In view of the evidence discussed supra and the fact that the barge was unquestionably loaded evenly and properly and that if the barge had been damaged to the extent shown by the exhibits prior to delivery to the respondent someone probably would have noticed the same, the court finds that the barge was not in a damaged condition when respondent took control. Since the barge MAT-47 was not damaged upon delivery to respondent and since respondent failed to come forth with any evidence that might raise doubts in the court's mind that the barge might have been damaged in some way other than by respondent's negligence, the court finds that the respondent was responsible for the damage to the barge MAT-47.

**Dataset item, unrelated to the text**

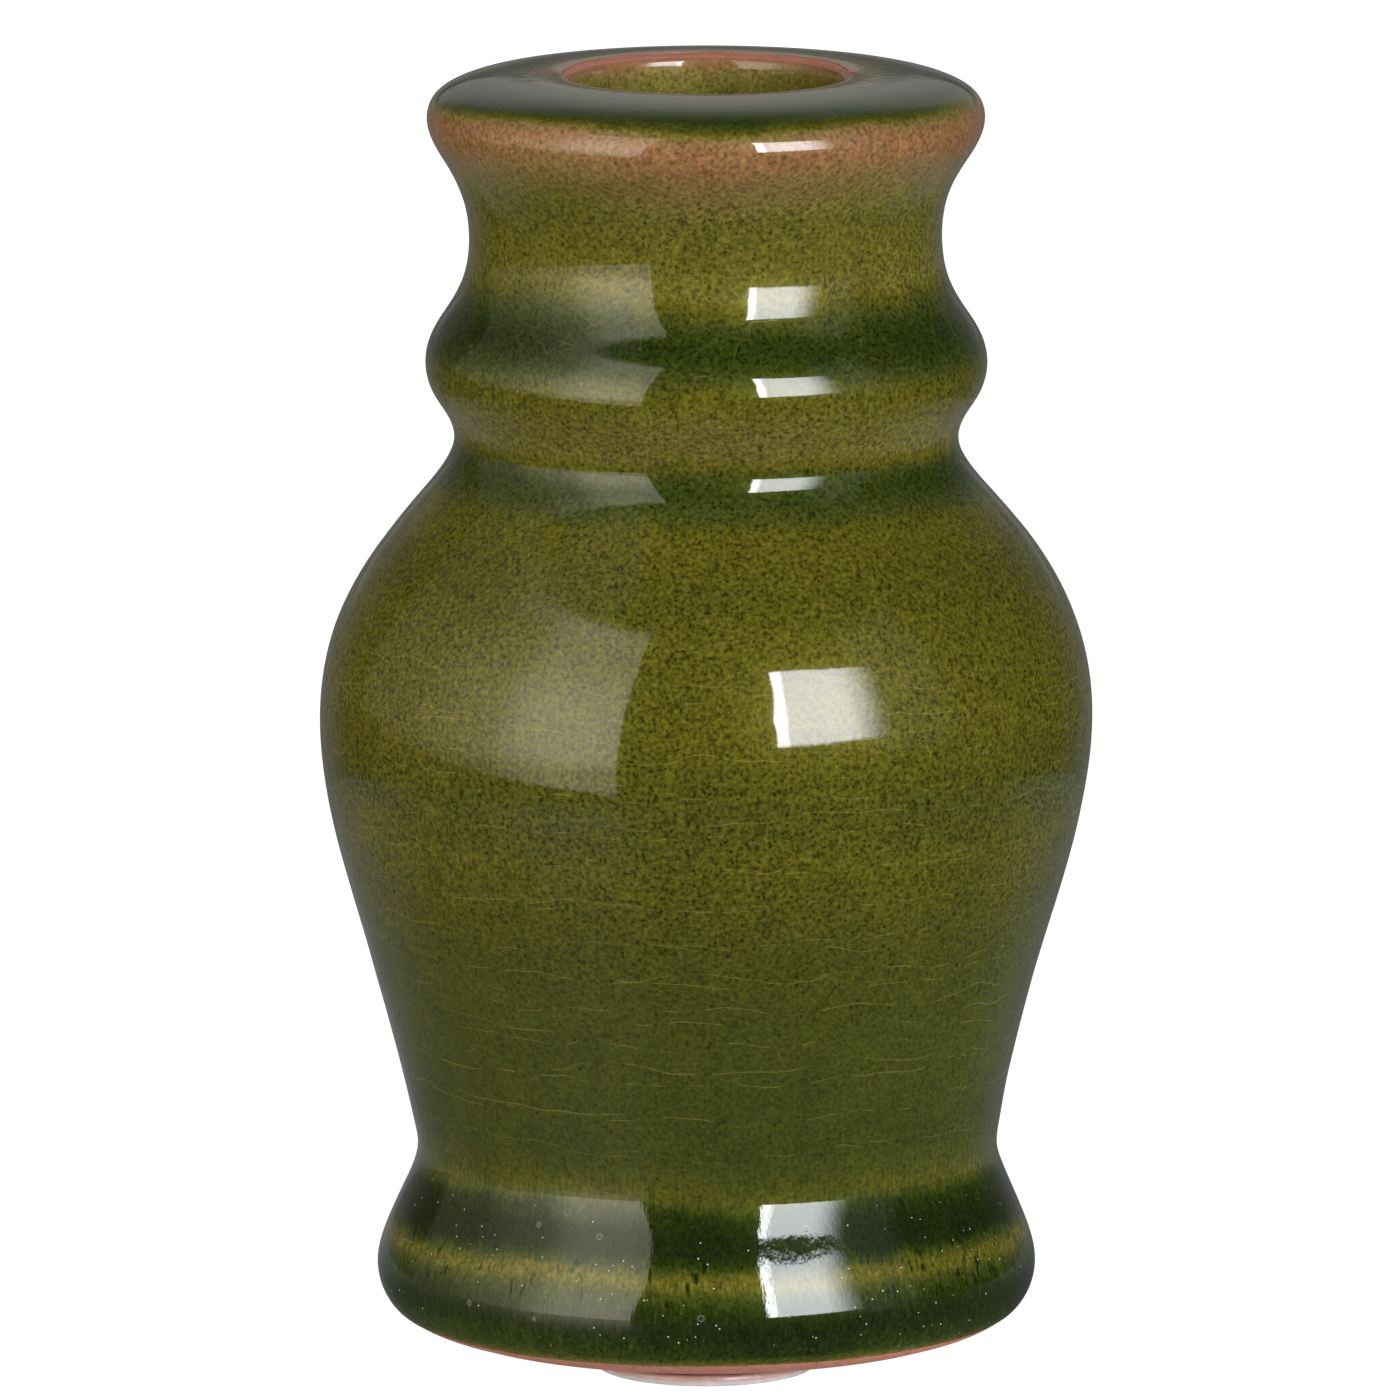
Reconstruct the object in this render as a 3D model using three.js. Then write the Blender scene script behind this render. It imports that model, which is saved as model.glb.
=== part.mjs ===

*413 On the question of damages, the testimony shows that the libelant was damaged to the total sum of $5,095.52. Of this, $1,824.25 was for lightering service and $3,271.27 was for docking and repairs to the barge MAT-47.

The court accordingly finds for the libelant in the amount of $5,095.52.

This memorandum opinion will be adopted by the court as its findings of fact and conclusions of law, and the clerk will prepare and enter the proper judgment.